Over a 33-year career in property, he has had plenty of experience of setting up new ventures. At Aviva, he created new funds; at King Sturge, he established the City advisory arm and at Parkridge Holdings he set up new overseas businesses in Russia and western Europe. Most recently, as group property director at Kingfisher, he set up their property function, consolidating areas of 12 siloed businesses.
He is also no stranger to government. Since 2014, he has been non-executive director on the board of HM Courts & Tribunals Service, supporting the executive team to deliver a five-year £700m investment to redesign the business.
The brief
As chief executive, Playford is tasked with setting up a successful and sustainable long-term asset management business comprising around 3,500 assets valued at circa £3.5bn. Departments will be charged market rents for the publicly owned freehold space they occupy. The agency will predominantly own offices and warehouses. Specialist property assets such as laboratories, where there is little opportunity for commercial management, will not be moved into the agency. It also will not be responsible for land held by the Ministry of Defence, which has its own Defence Infrastructure Organisation, or the Department of Health, which has its own propco, NHS Property Services.
The agency will “come up with portfolio solutions that departments can’t do on their own because they’re working in smaller boundaries of thinking”, Playford says. “From that, we’ll enable the government to accelerate some of its ambitions in terms of reducing cost and releasing capital that’s in the real estate.”
What’s next?
The next 12 months will be about sorting out how to charge departments rents so that they “feel the burden of cost for the property they occupy, so that it becomes a known value to them”. Does he see the agency gradually gaining control of more government assets? “If we’re successful in what we do and we achieve what we want to achieve, then there may be benefits and merits in having other conversations,” he says. “But in the short term or medium term, there’s plenty to do.”
Favourite court?
“The Royal Courts of Justice, WC2. It’s a fantastic building. It doesn’t work very well. The gross to net in there is appalling. It’s 20% or something.” [The GPU is not proposing to sell it.]

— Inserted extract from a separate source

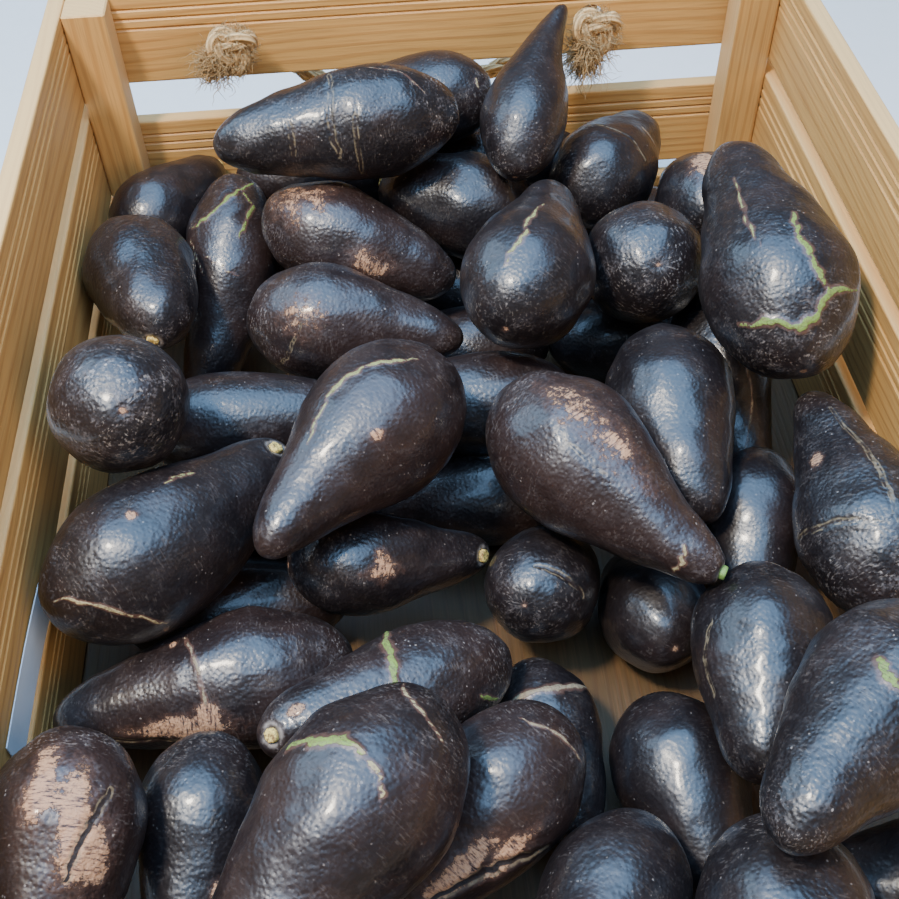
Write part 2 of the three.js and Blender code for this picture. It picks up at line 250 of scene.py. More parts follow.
def skin_material():
    """The skin reads what make_avocado stored: where each kind of mark is, wear, tone and tips."""
    n = Nodes("avocado_skin")
    place = n.place()
    ripple = n.noise(place, 260.0, 4.0)
    grit = n.noise(place, 900.0, 3.0)
    patch = n.noise(place, 45.0, 5.0, 0.6)
    # The ground colour drifts from blue-black to brown.
    brown = n.step(n.plus(patch, n.value("tone")), 0.38, 0.90)
    colour = n.mix(brown, SKIN_BLACK, SKIN_BROWN)
    colour, scuff = add_scuffs(n, place, grit, colour)
    colour, scab, crazing = add_scabs(n, place, colour)
    # Dark creases with a pale lip on each side.
    crease = n.value("crease")
    lip = n.times(n.step(crease, -0.5, -0.1), n.step(crease, 0.45, 0.20),
                  n.step(ripple, 0.35, 0.6))
    colour = n.mix(n.times(lip, 0.55), colour, CRACK_CORK)
    colour = n.mix(n.step(crease, 0.20, 0.50), colour, SCAB_CRACK)
    colour, crack = add_cracks(n, place, grit, colour)
    # The pale rim of the pit round a stem.
    colour = n.mix(n.times(n.value("rim"), n.step(ripple, 0.3, 0.6)), colour, LENTICEL)
    # Worn skin is duller, and cork is dull.
    wear = n.value("wear")
    gloss = n.plus(0.22, n.times(patch, 0.24), n.times(wear, 0.07), n.times(scuff, 0.3))
    dull = n.math("MAXIMUM", scab, crack)
    rough = n.math("ADD", gloss, n.times(dull, 0.42), clamp=True)
    # Pebbled skin under a slow ripple, and bark where the skin is corky.
    coarse = n.plus(n.times(wear, 0.8), 0.35)
    pebbles = n.bump(n.times(n.cells(place, 640.0, "SMOOTH_F1"), coarse), 0.40 * MM, 0.7)
    rippled = n.bump(n.times(ripple, coarse), 0.42 * MM, 0.5, pebbles)
    corky = n.math("MAXIMUM", scab, n.times(crack, 0.6))
    bark = n.times(n.math("SUBTRACT", grit, crazing), corky)
    normal = n.bump(bark, 0.7 * MM, 0.8, rippled)
    n.surface(Base_Color=colour, Roughness=rough, Normal=normal, Specular_IOR_Level=0.6,
              Coat_Weight=0.25, Coat_Roughness=0.12)
    return n.material


def add_scuffs(n, place, grit, colour):
    """Silvery scuffs, streaks round the fruit and pale pinprick lenticels."""
    wear = n.value("wear")
    worn = n.times(wear, n.plus(n.value("tip"), 0.30), clamp=True)
    scuff = n.times(n.step(n.noise(place, 130.0, 9.0, 0.75), 0.47, 0.66), worn,
                    n.step(grit, 0.40, 0.60))
    colour = n.mix(n.times(scuff, 0.38), colour, SKIN_SILVER)
    rings = n.noise(n.vector("band"), 1300.0, 3.0, 0.6)
    ringed = n.step(n.noise(place, 90.0, 5.0, 0.6), 0.42, 0.56)
    streaks = n.times(n.step(rings, 0.56, 0.64), ringed, worn)
    colour = n.mix(n.times(streaks, 0.34), colour, LENTICEL)
    ragged_cells = n.plus(n.cells(place, 360.0), n.around(grit, 0.45))
    dots = n.times(n.step(ragged_cells, 0.20, 0.08),
                   n.step(n.noise(place, 140.0, 3.0), 0.53, 0.64),
                   n.plus(n.times(wear, 0.42), 0.10))
    return n.mix(dots, colour, LENTICEL), scuff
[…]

Ann Carter-Gray, director of the hubs programme
Carter-Gray spent 13 years working for Boots in a variety of property and strategic asset management roles before joining the civil service in 2000. Appointed regional director for the small business services at the Department of Trade and Industry, she worked in various enterprise policy roles before joining the GPU in 2011. She lives in Nottinghamshire with her farmer husband.
The brief
A trained chartered surveyor, Carter-Gray is overseeing the monumental challenge of reducing the government office estate from 800 buildings to fewer than 200 by 2023.
There are two key elements to this. One is about reducing the number of civil servants in central London and taking them to the periphery, in places like Croydon and Canary Wharf. Then in the regions, it’s about bringing people back into the centres in major metropolitan areas.

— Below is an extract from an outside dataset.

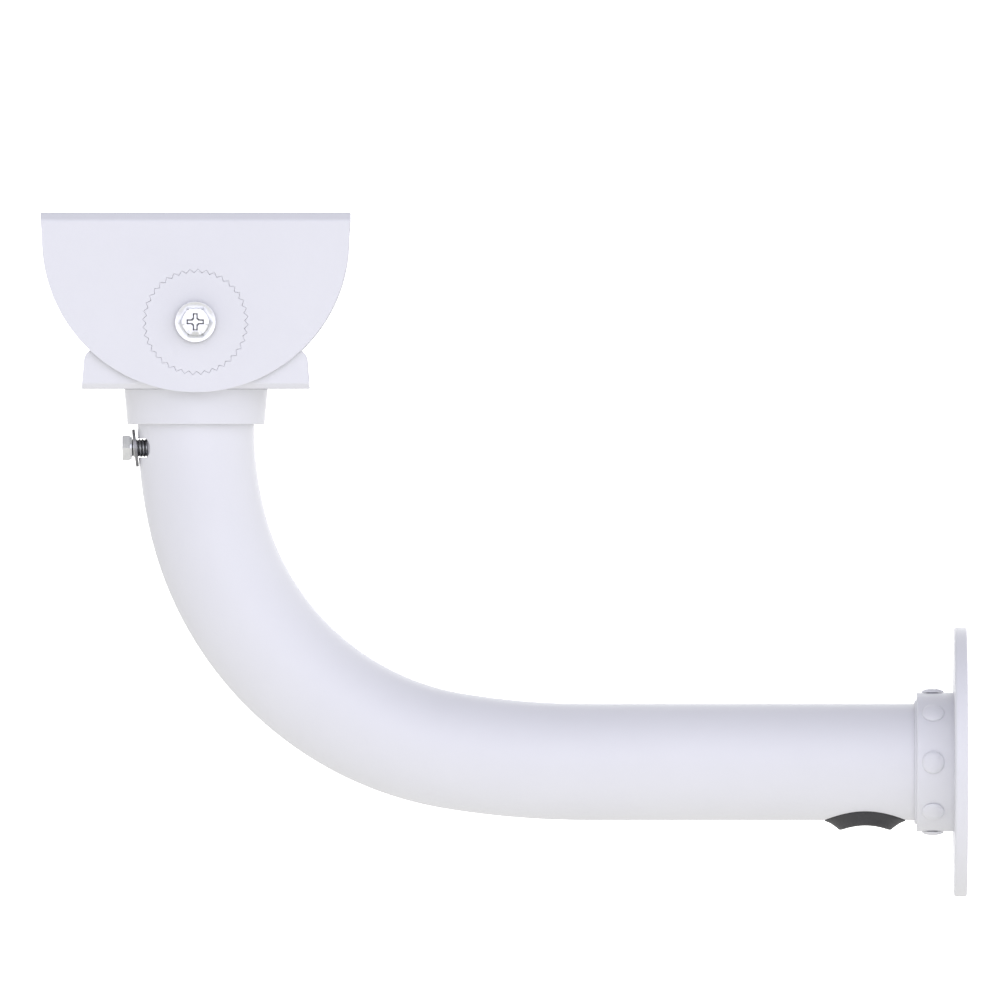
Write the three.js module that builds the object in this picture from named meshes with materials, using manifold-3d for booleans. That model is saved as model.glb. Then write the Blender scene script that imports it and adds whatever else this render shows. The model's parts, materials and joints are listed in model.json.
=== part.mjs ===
// Wall bracket for a security camera, in millimetres, +Z up.
// The origin is the centre of the wall plate's back face and +X points into the wall.
// The arm reaches along -X and bends up to the neck, where the head swivels about a vertical axis
// and tilts about an axis along Y.

import * as THREE from 'three';
import { mergeVertices } from 'three/addons/utils/BufferGeometryUtils.js';
import Module from 'manifold-3d';

// General
const GAP = 0.3; // clearance between neighbouring pieces
const CHAMFER = 0.6;
const CUT = 1; // how far a cutting shape runs past the face that it cuts
const ROUND_SIDES = 40;
const SMALL_SIDES = 16;
const WASHER_SIDES = 24;
const RIVET_SIDES = 12;

// Arm tube: straight along the wall axis, then three curves that run into each other up to the neck
const REACH = 293.7; // wall face to the swivel axis
const TUBE_RADIUS = 22.225; // standard 1 3/4 inch tube
const TUBE_WALL = 3;
const TUBE_BORE = TUBE_RADIUS - TUBE_WALL;
const TUBE_SIDES = 36;
const TUBE_TOP = 128.5;
const BENDS = [ // from the neck down; the sweeps add up to 90 degrees
  { radius: 156, sweep: 13.4, steps: 3 },
  { radius: 116, sweep: 67.2, steps: 12 },
  { radius: 313, sweep: 9.4, steps: 3 },
];

// Wall plate and its collar
const PLATE_RADIUS = 51.4;
const PLATE_THICKNESS = 5;
const COLLAR_RADIUS = 26.5;
const COLLAR_FRONT = 19.3; // distance of the collar's mouth from the wall
const WALL_HOLE_RADIUS = 3.25;
const WALL_HOLE_CIRCLE = 41;
const WALL_HOLE_COUNT = 4;

// Rivets through collar and tube
const RIVET_COUNT = 8;
const RIVET_X = -13.1;
const RIVET_SHANK = 2;
const RIVET_HEAD = 4.3;
const RIVET_HEAD_HEIGHT = 1.5;
const RIVET_TAIL = 3.1;
const RIVET_TAIL_HEIGHT = 1.2;

// Cable hole and its rubber grommet
const CABLE_HOLE_X = -38.8;
const CABLE_HOLE_HALF_LENGTH = 15.8;
const CABLE_HOLE_HALF_WIDTH = 12;
const GROMMET_WALL = 2;
const GROMMET_FLANGE = 1.5; // how far the inner flange reaches past the hole
const LIP_HEIGHT = 3.7;
const LIP_HALF_LENGTH = 10.4;
const LIP_HALF_WIDTH = 10.6;

// Neck: a collar that rests on the tube's end and a stem inside the tube
const NECK_BORE = 14.5;
const STEM_RADIUS = 17.9;
const STEM_BOTTOM = 112;
const NECK_BOTTOM = TUBE_TOP + GAP;
const NECK_TOP = 141.8;
const NECK_BOTTOM_RADIUS = 26.2;
const NECK_TOP_RADIUS = 27.4;

// Swivel slot in the tube and the bolt that locks the swivel
const LOCK_Z = 119.6;
const SLOT_HALF_HEIGHT = 3.6;
const SLOT_HALF_ANGLE = THREE.MathUtils.degToRad(28.5); // to the centre of each round end
const LOCK_HEAD_X = -24.4; // under the bolt's head, from the swivel axis
const LOCK_SHANK = 3.3;
const LOCK_LENGTH = 12;
const LOCK_WASHER_X = -23.1;
const LOCK_WASHER_RADIUS = 7.2;
const LOCK_WASHER_BORE = 3.8;
const LOCK_WASHER_THICKNESS = 1;
const LOCK_WASHER_LEAN = THREE.MathUtils.degToRad(6.5);

// M6 fasteners
const M6_SHANK = 2.9;
const M6_CLEARANCE = 3.3;
const HEX_ACROSS_FLATS = 9.7;
const HEX_HEIGHT = 3.7;

// Saddle: folded sheet with two ears
const SADDLE_BOTTOM = NECK_TOP + GAP;
const SHEET = 3;
const SADDLE_HALF_LENGTH = 43.4;
const SADDLE_HALF_WIDTH = 30.5;
const SADDLE_BEND = 4;
const EAR_TOP_RADIUS = 21;
const EAR_SHOULDER_X = 42.5;
const EAR_SHOULDER_Z = 152.5;
const EAR_CORNER = 5;
const SADDLE_HOLE = 14;

// Countersunk screws from the saddle into the neck
const SADDLE_SCREW_COUNT = 4;
const SADDLE_SCREW_CIRCLE = 21;
const SADDLE_SCREW_SHANK = 2.5;
const SADDLE_SCREW_HEAD = 4.6;
const SADDLE_SCREW_HEAD_HEIGHT = 2.3;
const SADDLE_SCREW_LENGTH = 11;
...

“There will be more collaboration within a building, rather than departments sitting separately,” she says. “You won’t see walls between them, they can actually share space, they can meet around the water cooler.”
What’s next?
The consolidation programme has unleashed a host of mammoth office requirements across the country. In some cities, they will represent the largest take-up seen in this cycle. The requirements are being driven by HMRC, which ends its long-standing property contract with Mapeley Estates in 2021. So far, 25-year leases have been signed with Stanhope and Schroders’ Ruskin Square in Croydon, Salmon Harvester Properties’ 3 Glass Wharf in Bristol, and Canary Wharf Group’s 10 South Colonnade, E14. Landlords are now fighting it out for a further 12 regional centres and two London hubs.

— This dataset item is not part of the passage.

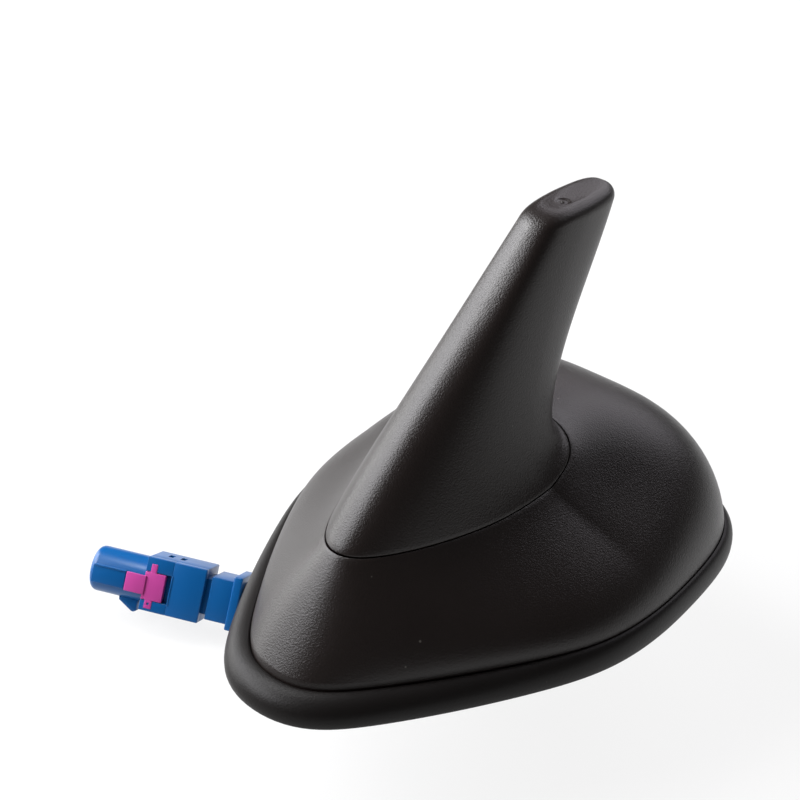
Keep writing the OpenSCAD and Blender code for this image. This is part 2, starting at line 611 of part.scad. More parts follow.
// A smooth curve through the route's points, two rings to each stretch
function through(p, i, t) = let (last = len(p) - 1, a = p[max(i - 1, 0)], b = p[i], c = p[min(i + 1, last)],
    d = p[min(i + 2, last)])
    0.5*(2*b + (c - a)*t + (2*a - 5*b + 4*c - d)*t*t + (3*b - a - 3*c + d)*t*t*t);
lead_line = [for (i = [0:len(lead_route) - 2], t = [0, 0.5]) through(lead_route, i, t), plug_at];
function hoop(c, v, r, n) = let (x = unit(cross([1, 0, 0], v)), y = cross(v, x))
    [for (k = [0:n - 1]) c + r*(cos(360*k/n)*x + sin(360*k/n)*y)];
module coax_lead() color([0.1, 0.1, 0.1]) ring_stack([for (i = [len(lead_line) - 1:-1:0])
    hoop(lead_line[i], i == 0 ? [0, 0, -1] : i == len(lead_line) - 1 ? plug_axis
        : bend(lead_line, i), lead_d/2, 8)]);

plug_axis = [cos(plug_heading)*cos(plug_fall), sin(plug_heading)*cos(plug_fall), -sin(plug_fall)];
flange_x = 3;
neck_x = flange_x + flange_t;
block_x = neck_x + neck_l;
barrel_x = block_x + block_l;
mouth_x = barrel_x + barrel_l;
shell_d = 5.6;
ferrule_d = 4.6;
ferrule_l = 8;
module at_plug() translate(plug_at) rotate([plug_roll, plug_fall, plug_heading]) children();
module rod(x, l, d) translate([x, 0, 0]) rotate([0, 90, 0]) cylinder(d = d, h = l);
// A box on the plug's axis, from x to x + l
module bar(x, l, w, h) translate([x, -w/2, -h/2]) cube([l, w, h]);

boot_slip = 0.25;
boot_l = 9;
boot_d = 8.4;
module cable_boot() color([0.12, 0.12, 0.12]) at_plug() rotate([0, 90, 0]) rotate_extrude()
    polygon([[lead_d/2 + boot_slip, -boot_l], [lead_d/2 + 1, -boot_l], [lead_d/2 + 1.8, -4],
        [boot_d/2, -1], [boot_d/2, flange_x], [ferrule_d/2 + fit, flange_x],
        [ferrule_d/2 + fit, -2*fit], [lead_d/2 + boot_slip, -2*fit]]);
module crimp_ferrule() color([0.8, 0.7, 0.45]) at_plug() difference() {
    rod(0, ferrule_l, ferrule_d);
    rod(0.1, ferrule_l, ferrule_d - 1.2);
}

lock_l = 4.5;       // plate of the lock, along the block
lock_h = 6;
lock_t = 1.3;
lock_z = -0.4;      // the lock sits this much below the plug's axis
lock_slot = 1.2;    // open slot left behind the plate
peg_l = 1.6;
peg_h = 1.8;
peg_x = 1;          // pegs stand this far behind the block's front face
peg_t = 0.9;
tongue_l = 3.8;
tongue_h = 4;
tongue_t = 0.9;
latch_x = 1.2;      // latch nose under the barrel, ahead of the block
latch_l = 4.4;
latch_drop = 2.4;
latch_w = 3.2;
neck_cut = 1.2;     // groove round the neck, right behind the block
pad_w = 3.8;        // raised strip along the barrel, in line with the tongue
pad_rise = 0.35;
pocket = [1.1, 2.4, 0.7];
pocket_y = 0.9;
mouth_step = 7;     // the mouth's wider first stretch
mouth_edge = 0.8;
module plug_housing() color([0.02, 0.36, 0.62]) at_plug() {
    bore = shell_d + 2*fit;
    difference() {
        union() {
            bar(flange_x, flange_t, block_w, block_h);
            bar(neck_x, neck_l, block_w - 2.6, block_h - 3.8);
            bar(neck_x, neck_l - neck_cut, block_w - 1, block_h - 2.2);
            bar(block_x, block_l, block_w, block_h);
            rod(barrel_x, barrel_l - mouth_edge, barrel_d);
            translate([mouth_x - mouth_edge, 0, 0]) rotate([0, 90, 0])
                cylinder(d1 = barrel_d, d2 = barrel_d - 1.5*mouth_edge, h = mouth_edge);
            translate([barrel_x + latch_x, 0, -barrel_d/2]) rotate([90, 0, 0])
                linear_extrude(latch_w, center = true)
                polygon([[0, 0.5], [0.2, 0.2 - latch_drop], [0.9, -latch_drop], [latch_l, -0.2],
                    [latch_l, 0.5]]);
            translate([barrel_x + tongue_l + 0.2, 0, lock_z - pad_w/2])
                cube([barrel_l - tongue_l - 1.2, barrel_d/2 + pad_rise, pad_w]);
        }
        rod(flange_x - 1, mouth_x, bore);
        rod(mouth_x - mouth_step, mouth_step + 1, bore + 1.6);
        // recess for the lock's plate, and for its pegs
        translate([barrel_x - lock_l - lock_slot, block_w/2 - lock_t, lock_z - lock_h/2])
            cube([lock_l + lock_slot + fit, lock_t + 1, lock_h]);
        translate([barrel_x - peg_x - peg_l - fit, block_w/2 - peg_t, lock_z - lock_h/2 - peg_h])
            cube([peg_l + 2*fit, peg_t + 1, lock_h + 2*peg_h]);
        // two small tool pockets in the top
        for (x = [3.3, 5.9]) translate([barrel_x - x, -pocket_y, block_h/2 - pocket[2]/2 + fit])
            cube(pocket, center = true);
    }
}
module secondary_lock() color([0.72, 0.29, 0.57]) at_plug() translate([0, 0, lock_z]) difference() {
    proud = 0.15;
    under = barrel_d/2 + slip;
    union() {
        translate([barrel_x - lock_l, block_w/2 - lock_t + fit, -lock_h/2 + fit])
            cube([lock_l, lock_t + proud - fit, lock_h - 2*fit]);
        translate([barrel_x - peg_x - peg_l, block_w/2 - peg_t + fit, -lock_h/2 - peg_h + fit])
            cube([peg_l, peg_t + proud - fit, lock_h + 2*peg_h - 2*fit]);
        linear_extrude(tongue_h, center = true) polygon([
            [barrel_x - 1.4, block_w/2 - lock_t + fit], [barrel_x - 1.4, block_w/2 + proud],
            [barrel_x - 0.5, under + tongue_t], [barrel_x + tongue_l, under + tongue_t],
            [barrel_x + tongue_l, under], [barrel_x - slip, under],
            [barrel_x - slip, block_w/2 - lock_t + fit]]);
    }
    translate([barrel_x - peg_x - peg_l/2, block_w/2 + 1, fit - lock_h/2 - peg_h/2])
        rotate([90, 0, 0]) cylinder(d = 0.7, h = 1.4);
}
module contact_shell() color([0.85, 0.83, 0.75]) at_plug() difference() {
    rod(ferrule_l, mouth_x - 1 - ferrule_l, shell_d);
    rod(ferrule_l - 1, mouth_x, shell_d - 1);
}
module insulator() color([0.95, 0.95, 0.93]) at_plug() difference() {
    rod(ferrule_l + 2, mouth_x - 8 - ferrule_l, shell_d - 1 - 2*slip);
    rod(ferrule_l, mouth_x, 1.1 + 2*slip);
}
module centre_contact() color([0.9, 0.75, 0.35]) at_plug() rod(ferrule_l - 1, mouth_x - 2 - ferrule_l, 1.1);

fin_shell();
base_cover();
fin_seal();
roof_gasket();
base_plate();
fixing_stud();
stud_seal();
claw_washer();
fixing_nut();
cover_screws();
perimeter_seal();
main_board();
board_screws();
board_holder();
fin_board();
feed_spring();
patch_pad();
patch_antenna();
patch_pin();
shield_can();
amplifier_chip();
filter_block();
coax_socket();
lead_inside();
stud_bush();
coax_lead();
cable_boot();
crimp_ferrule();
plug_housing();
secondary_lock();
contact_shell();
insulator();
centre_contact();
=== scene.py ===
"""Looks of the roof aerial: smooth shells, gasket lip, fixings, lead and plug, each in its own finish.

Metres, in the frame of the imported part: the nose points to -X, Z is up, and Z = 0 is the roof.
Sizes are in millimetres unless a comment says metres, and turn into metres where a vertex is placed.
The loft that the cover and the fin are cut from is the part's own, with more sections.
"""
from math import cos, hypot, pi, radians, sin

import bmesh
import bpy
from mathutils import Matrix, Vector


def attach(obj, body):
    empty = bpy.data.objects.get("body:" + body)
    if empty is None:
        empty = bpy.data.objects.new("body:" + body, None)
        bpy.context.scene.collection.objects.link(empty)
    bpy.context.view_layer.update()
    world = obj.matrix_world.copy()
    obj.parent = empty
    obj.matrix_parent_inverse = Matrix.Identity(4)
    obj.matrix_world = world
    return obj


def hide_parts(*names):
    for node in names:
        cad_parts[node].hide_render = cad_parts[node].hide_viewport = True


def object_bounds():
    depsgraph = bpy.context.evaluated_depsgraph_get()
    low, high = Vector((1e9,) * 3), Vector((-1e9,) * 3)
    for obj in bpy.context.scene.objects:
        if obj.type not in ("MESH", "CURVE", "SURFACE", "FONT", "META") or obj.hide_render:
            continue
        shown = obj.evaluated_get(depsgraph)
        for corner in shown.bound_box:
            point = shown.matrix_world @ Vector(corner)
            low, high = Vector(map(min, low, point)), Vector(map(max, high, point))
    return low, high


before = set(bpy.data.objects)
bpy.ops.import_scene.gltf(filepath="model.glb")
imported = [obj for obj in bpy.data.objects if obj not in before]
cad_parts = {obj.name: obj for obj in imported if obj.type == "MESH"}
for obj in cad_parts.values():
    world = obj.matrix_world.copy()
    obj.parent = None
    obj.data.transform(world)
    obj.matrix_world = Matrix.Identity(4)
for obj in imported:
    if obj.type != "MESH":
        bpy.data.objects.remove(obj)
cad_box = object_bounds()
MM = 0.001


# ---- Camera, at the photograph's viewing angle ----

CAMERA_PLACE = (-202.0, -142.7, 184.4)
CAMERA_BACK = (-0.673, -0.535, 0.511)    # from what it looks at towards the camera
CAMERA_RIGHT = (0.649, -0.758, 0.061)
CAMERA_LENS = 70.33
CAMERA_SENSOR = 36
CAMERA_NEAR = 0.01                       # metres


def make_camera():
    """The camera that was fitted to the photograph."""
    back = Vector(CAMERA_BACK).normalized()
    right = Vector(CAMERA_RIGHT)
    right = (right - back * right.dot(back)).normalized()
    turn = Matrix((right, back.cross(right), back)).transposed().to_4x4()
    data = bpy.data.cameras.new("camera")
    data.lens = CAMERA_LENS
    data.sensor_width = CAMERA_SENSOR
    data.clip_start = CAMERA_NEAR
    camera = bpy.data.objects.new("camera", data)
    camera.matrix_world = Matrix.Translation(Vector(CAMERA_PLACE) * MM) @ turn
    bpy.context.collection.objects.link(camera)
    bpy.context.scene.camera = camera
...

“It’s a bit like gold dust,” says Richard Archer, Canary Wharf Group’s head of lettings. “You get the government covenant, on an RPI lease. I can’t think there are many 15-year RPI triple-A covenant buildings around.”
Favourite building outside London?
“Temple Quay House and 2 Rivergate in Bristol, because they actually gave me the idea for developing the hubs programme, bringing departments together and actually transforming our office estate.”
Angela Harrowing, programme director, asset efficiency and One Public Estate
A career civil servant, Harrowing spent nine years working at the Department for Communities and Local Government in various roles including housing, local growth, neighbourhood planning and local government policy. While on the civil service fast-stream, she went on secondment for six months to KPMG, providing services back to central government. Her next fast-stream position was at the GPU, where she has been since 2013.
The brief
Harrowing is responsible for ensuring the government releases at least £5bn of land and property in 2015-20. That involves working with departments on their strategic asset management plans, and with the DCLG on releasing land for housing.
The One Public Estate programme enables land and property release by bringing public sector bodies together, pooling data on their asset holdings and developing joint strategies. Councils join on a voluntary basis, receiving financial incentives.
Cornwall is a good example, Harrowing says, where the fire, ambulance and police services have been brought together, saving £500,000 and improving response times for the 6,500 people in that area.
What’s next?
So far, 188 local authorities have signed up to the initiative, with a further 50 expected to be announced early this year. Does she think the programme should be mandatory? “No,” Harrowing says. “Because you deliver more and better outcomes by wanting to do it.”
Will it be a challenge to get different departments to work together? “It can be, but I think the prize is worth it. Different partnerships have different levels of maturity and part of our programme is about helping those to get on and deliver together.”
For the property industry, she thinks “broadly” it is easier for professionals to identify opportunity areas when an area is signed up to the programme. “Part of joining the programme is looking at all of the assets that different partnerships own, and recording those and mapping those, and that generates ideas for the new joint venture projects.”
Most unusual government building you’ve come across at the One Public Estate?
“I went into Bedford Magistrates Court and I expected to see a bland building, but it is amazingly ornate with beautiful ceilings.”